### What the task asks:
Among the records that follow, set down only the lines from the one containing "# Draws a face's" to the one containing "imported = [obj", both included, exactly.
━━ Rows
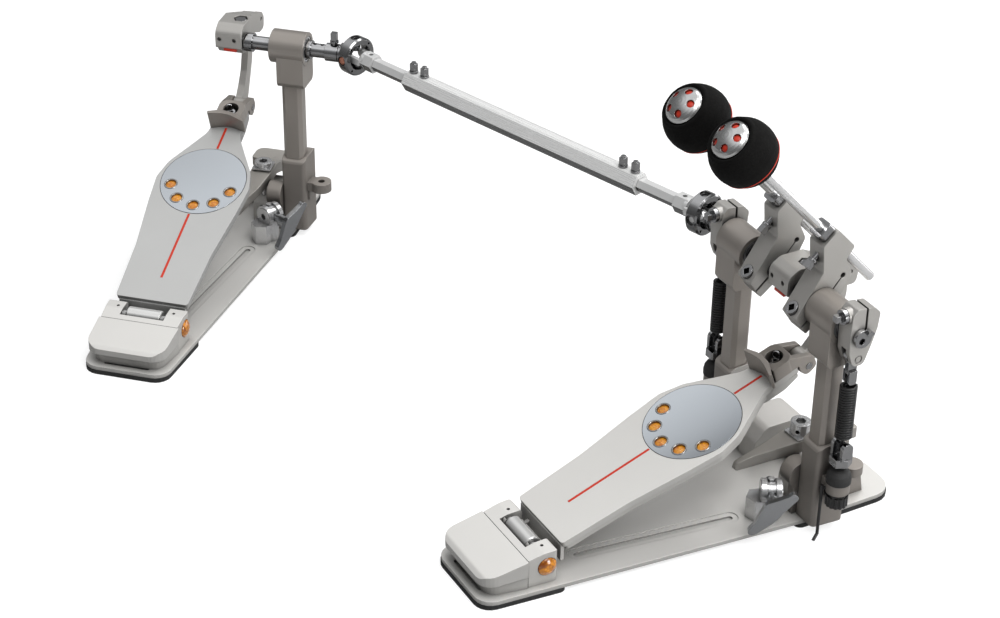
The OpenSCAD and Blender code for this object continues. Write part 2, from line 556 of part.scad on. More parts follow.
━━━━
━━ Rows
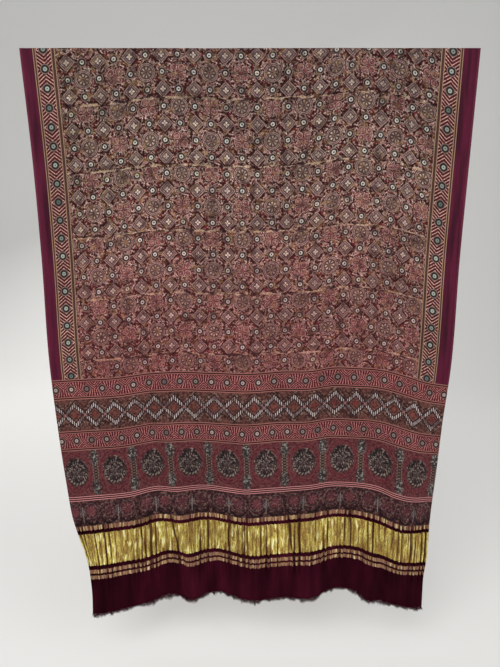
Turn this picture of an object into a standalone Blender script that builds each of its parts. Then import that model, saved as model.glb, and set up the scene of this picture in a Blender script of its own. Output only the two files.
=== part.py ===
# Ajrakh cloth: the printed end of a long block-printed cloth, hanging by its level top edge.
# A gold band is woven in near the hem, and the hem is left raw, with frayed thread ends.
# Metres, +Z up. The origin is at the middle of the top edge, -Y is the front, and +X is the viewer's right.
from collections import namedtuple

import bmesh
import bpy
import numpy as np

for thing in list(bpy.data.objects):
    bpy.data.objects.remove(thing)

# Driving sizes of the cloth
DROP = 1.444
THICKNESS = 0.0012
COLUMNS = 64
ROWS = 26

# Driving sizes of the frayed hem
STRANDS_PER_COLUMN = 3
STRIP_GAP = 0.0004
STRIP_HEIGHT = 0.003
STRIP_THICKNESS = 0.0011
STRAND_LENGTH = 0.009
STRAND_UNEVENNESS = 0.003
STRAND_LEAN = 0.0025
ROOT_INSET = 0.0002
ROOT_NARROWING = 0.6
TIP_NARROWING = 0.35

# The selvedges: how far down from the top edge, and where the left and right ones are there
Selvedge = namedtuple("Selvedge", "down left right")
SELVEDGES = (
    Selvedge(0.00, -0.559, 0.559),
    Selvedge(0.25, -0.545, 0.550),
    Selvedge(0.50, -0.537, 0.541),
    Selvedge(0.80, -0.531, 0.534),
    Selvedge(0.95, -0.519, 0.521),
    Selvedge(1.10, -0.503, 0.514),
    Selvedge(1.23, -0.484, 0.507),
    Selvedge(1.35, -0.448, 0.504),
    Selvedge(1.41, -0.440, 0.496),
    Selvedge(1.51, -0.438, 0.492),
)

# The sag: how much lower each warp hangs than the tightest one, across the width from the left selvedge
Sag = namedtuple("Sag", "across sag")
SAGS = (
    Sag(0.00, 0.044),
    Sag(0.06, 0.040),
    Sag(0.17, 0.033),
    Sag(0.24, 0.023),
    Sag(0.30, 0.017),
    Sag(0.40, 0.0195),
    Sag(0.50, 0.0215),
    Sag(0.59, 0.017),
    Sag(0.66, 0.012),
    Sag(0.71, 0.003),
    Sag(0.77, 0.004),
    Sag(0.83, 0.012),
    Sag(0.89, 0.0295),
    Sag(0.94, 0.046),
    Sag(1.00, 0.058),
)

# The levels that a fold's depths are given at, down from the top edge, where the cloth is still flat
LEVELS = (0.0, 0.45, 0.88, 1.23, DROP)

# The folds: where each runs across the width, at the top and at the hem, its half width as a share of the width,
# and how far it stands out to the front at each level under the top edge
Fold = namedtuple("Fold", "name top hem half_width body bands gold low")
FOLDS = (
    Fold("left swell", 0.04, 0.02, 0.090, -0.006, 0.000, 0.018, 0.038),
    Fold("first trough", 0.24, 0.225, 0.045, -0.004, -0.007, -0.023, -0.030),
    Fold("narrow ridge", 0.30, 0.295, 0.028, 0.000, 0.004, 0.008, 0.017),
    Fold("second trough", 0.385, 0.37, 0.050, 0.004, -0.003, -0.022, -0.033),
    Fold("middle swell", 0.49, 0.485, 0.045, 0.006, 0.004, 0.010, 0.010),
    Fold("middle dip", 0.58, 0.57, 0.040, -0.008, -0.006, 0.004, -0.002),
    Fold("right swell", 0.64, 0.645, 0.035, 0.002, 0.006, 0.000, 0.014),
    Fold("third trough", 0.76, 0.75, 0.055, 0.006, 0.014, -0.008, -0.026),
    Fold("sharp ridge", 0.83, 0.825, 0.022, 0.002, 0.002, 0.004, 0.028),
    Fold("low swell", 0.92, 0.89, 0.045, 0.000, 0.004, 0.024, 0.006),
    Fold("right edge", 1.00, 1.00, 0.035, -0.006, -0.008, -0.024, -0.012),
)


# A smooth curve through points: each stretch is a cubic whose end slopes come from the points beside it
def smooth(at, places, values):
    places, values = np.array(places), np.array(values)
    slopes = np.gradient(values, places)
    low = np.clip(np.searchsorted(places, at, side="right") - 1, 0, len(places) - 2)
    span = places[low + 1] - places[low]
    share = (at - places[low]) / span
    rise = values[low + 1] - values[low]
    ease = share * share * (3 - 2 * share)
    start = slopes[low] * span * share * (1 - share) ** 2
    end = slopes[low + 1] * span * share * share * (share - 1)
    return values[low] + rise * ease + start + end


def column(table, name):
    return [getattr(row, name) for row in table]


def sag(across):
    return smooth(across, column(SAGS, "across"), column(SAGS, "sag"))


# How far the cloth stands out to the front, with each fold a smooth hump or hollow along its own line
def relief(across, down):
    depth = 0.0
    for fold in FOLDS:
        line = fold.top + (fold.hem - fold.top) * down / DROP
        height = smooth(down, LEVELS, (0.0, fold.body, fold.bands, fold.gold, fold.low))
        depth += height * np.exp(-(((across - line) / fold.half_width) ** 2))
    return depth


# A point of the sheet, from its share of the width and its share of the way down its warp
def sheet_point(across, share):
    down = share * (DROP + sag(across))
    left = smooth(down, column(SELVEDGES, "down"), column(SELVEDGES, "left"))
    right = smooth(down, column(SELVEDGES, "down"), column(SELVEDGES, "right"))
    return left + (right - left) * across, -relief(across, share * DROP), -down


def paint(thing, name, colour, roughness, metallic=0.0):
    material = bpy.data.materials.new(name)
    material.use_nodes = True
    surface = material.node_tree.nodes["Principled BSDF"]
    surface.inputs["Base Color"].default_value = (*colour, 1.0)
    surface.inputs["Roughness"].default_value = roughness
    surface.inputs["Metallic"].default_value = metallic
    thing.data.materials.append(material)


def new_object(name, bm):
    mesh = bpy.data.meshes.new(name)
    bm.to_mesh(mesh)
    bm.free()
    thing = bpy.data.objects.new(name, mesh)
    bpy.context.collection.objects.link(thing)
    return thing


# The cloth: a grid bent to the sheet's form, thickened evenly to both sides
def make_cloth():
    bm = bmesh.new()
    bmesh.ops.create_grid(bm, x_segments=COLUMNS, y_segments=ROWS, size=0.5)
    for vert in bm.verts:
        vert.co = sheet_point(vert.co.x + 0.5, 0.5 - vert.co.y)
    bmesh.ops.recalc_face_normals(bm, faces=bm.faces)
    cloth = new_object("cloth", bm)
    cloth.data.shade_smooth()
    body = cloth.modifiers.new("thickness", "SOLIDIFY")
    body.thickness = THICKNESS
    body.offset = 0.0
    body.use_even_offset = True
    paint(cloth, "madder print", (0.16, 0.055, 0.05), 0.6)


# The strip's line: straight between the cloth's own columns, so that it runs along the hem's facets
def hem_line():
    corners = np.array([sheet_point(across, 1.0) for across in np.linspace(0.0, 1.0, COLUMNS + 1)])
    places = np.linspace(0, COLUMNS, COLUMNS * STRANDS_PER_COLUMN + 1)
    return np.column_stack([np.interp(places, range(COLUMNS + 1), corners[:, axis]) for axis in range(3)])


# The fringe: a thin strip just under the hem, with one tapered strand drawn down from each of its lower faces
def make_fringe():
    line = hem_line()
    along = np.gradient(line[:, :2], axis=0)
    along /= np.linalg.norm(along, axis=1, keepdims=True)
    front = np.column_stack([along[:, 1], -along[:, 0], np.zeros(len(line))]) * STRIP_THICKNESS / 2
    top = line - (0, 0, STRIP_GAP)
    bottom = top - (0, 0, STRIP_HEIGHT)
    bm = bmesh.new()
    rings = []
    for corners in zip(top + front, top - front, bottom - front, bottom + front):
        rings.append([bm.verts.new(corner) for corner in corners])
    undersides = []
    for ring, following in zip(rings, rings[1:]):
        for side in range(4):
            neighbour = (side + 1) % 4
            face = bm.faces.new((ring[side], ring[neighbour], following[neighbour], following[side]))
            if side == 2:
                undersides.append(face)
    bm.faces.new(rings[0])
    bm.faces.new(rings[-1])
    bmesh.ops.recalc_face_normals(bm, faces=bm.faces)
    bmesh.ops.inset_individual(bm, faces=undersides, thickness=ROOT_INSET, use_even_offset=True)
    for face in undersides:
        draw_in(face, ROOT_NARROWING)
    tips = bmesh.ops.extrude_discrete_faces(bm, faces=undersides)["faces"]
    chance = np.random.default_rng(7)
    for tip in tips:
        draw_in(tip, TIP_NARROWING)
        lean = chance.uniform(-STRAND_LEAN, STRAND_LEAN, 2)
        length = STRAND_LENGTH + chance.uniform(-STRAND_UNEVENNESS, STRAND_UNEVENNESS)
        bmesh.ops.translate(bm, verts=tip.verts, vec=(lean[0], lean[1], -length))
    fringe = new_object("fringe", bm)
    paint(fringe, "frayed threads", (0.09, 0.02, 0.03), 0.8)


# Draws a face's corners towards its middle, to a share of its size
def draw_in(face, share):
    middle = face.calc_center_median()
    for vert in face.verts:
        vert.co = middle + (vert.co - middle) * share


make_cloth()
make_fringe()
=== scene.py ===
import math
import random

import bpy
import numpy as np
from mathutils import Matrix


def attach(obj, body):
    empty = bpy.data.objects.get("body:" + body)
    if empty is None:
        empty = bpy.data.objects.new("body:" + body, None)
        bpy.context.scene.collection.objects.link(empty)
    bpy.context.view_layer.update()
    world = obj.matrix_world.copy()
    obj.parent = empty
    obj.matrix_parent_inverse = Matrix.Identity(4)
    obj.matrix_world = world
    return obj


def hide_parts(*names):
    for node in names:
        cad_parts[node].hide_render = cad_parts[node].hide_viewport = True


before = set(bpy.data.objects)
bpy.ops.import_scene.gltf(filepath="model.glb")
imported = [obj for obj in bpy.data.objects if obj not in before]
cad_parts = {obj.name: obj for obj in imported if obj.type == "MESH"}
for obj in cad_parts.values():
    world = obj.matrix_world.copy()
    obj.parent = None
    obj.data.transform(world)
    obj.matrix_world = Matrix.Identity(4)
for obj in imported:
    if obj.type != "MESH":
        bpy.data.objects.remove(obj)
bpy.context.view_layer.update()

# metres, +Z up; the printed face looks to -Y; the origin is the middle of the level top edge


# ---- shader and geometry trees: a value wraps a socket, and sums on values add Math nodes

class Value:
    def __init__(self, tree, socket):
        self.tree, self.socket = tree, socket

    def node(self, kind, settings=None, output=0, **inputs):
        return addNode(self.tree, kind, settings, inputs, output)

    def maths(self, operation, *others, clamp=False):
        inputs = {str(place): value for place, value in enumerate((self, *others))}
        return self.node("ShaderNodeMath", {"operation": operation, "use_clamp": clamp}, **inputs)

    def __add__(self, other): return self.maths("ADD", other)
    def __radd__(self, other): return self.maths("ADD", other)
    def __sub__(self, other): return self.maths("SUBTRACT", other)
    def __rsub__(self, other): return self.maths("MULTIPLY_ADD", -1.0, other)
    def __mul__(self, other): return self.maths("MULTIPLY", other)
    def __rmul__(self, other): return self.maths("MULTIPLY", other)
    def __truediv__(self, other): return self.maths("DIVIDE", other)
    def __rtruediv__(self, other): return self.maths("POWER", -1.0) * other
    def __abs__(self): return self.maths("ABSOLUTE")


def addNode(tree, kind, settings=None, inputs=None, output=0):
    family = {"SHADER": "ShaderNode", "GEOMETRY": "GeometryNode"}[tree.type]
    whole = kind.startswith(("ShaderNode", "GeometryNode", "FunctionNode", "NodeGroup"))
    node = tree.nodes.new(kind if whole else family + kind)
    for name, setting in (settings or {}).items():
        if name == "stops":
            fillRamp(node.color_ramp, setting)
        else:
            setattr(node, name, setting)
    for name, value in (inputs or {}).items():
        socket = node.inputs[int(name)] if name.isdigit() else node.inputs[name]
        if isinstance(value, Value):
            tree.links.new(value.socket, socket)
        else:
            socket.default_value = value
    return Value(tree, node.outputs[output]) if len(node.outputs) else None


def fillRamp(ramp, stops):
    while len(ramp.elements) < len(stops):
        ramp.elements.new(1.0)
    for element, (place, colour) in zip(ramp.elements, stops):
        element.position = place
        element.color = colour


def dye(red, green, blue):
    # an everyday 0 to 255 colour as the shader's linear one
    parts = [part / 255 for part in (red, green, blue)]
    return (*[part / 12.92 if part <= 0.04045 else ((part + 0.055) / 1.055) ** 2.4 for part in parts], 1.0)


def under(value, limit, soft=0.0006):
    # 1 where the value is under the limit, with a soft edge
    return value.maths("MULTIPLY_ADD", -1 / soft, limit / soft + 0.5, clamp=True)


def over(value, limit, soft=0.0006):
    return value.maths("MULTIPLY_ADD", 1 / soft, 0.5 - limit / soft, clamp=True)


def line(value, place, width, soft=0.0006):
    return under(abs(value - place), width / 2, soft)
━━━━
### Finished answer:
# Draws a face's corners towards its middle, to a share of its size
def draw_in(face, share):
    middle = face.calc_center_median()
    for vert in face.verts:
        vert.co = middle + (vert.co - middle) * share


make_cloth()
make_fringe()
=== scene.py ===
import math
import random

import bpy
import numpy as np
from mathutils import Matrix


def attach(obj, body):
    empty = bpy.data.objects.get("body:" + body)
    if empty is None:
        empty = bpy.data.objects.new("body:" + body, None)
        bpy.context.scene.collection.objects.link(empty)
    bpy.context.view_layer.update()
    world = obj.matrix_world.copy()
    obj.parent = empty
    obj.matrix_parent_inverse = Matrix.Identity(4)
    obj.matrix_world = world
    return obj


def hide_parts(*names):
    for node in names:
        cad_parts[node].hide_render = cad_parts[node].hide_viewport = True


before = set(bpy.data.objects)
bpy.ops.import_scene.gltf(filepath="model.glb")
imported = [obj for obj in bpy.data.objects if obj not in before]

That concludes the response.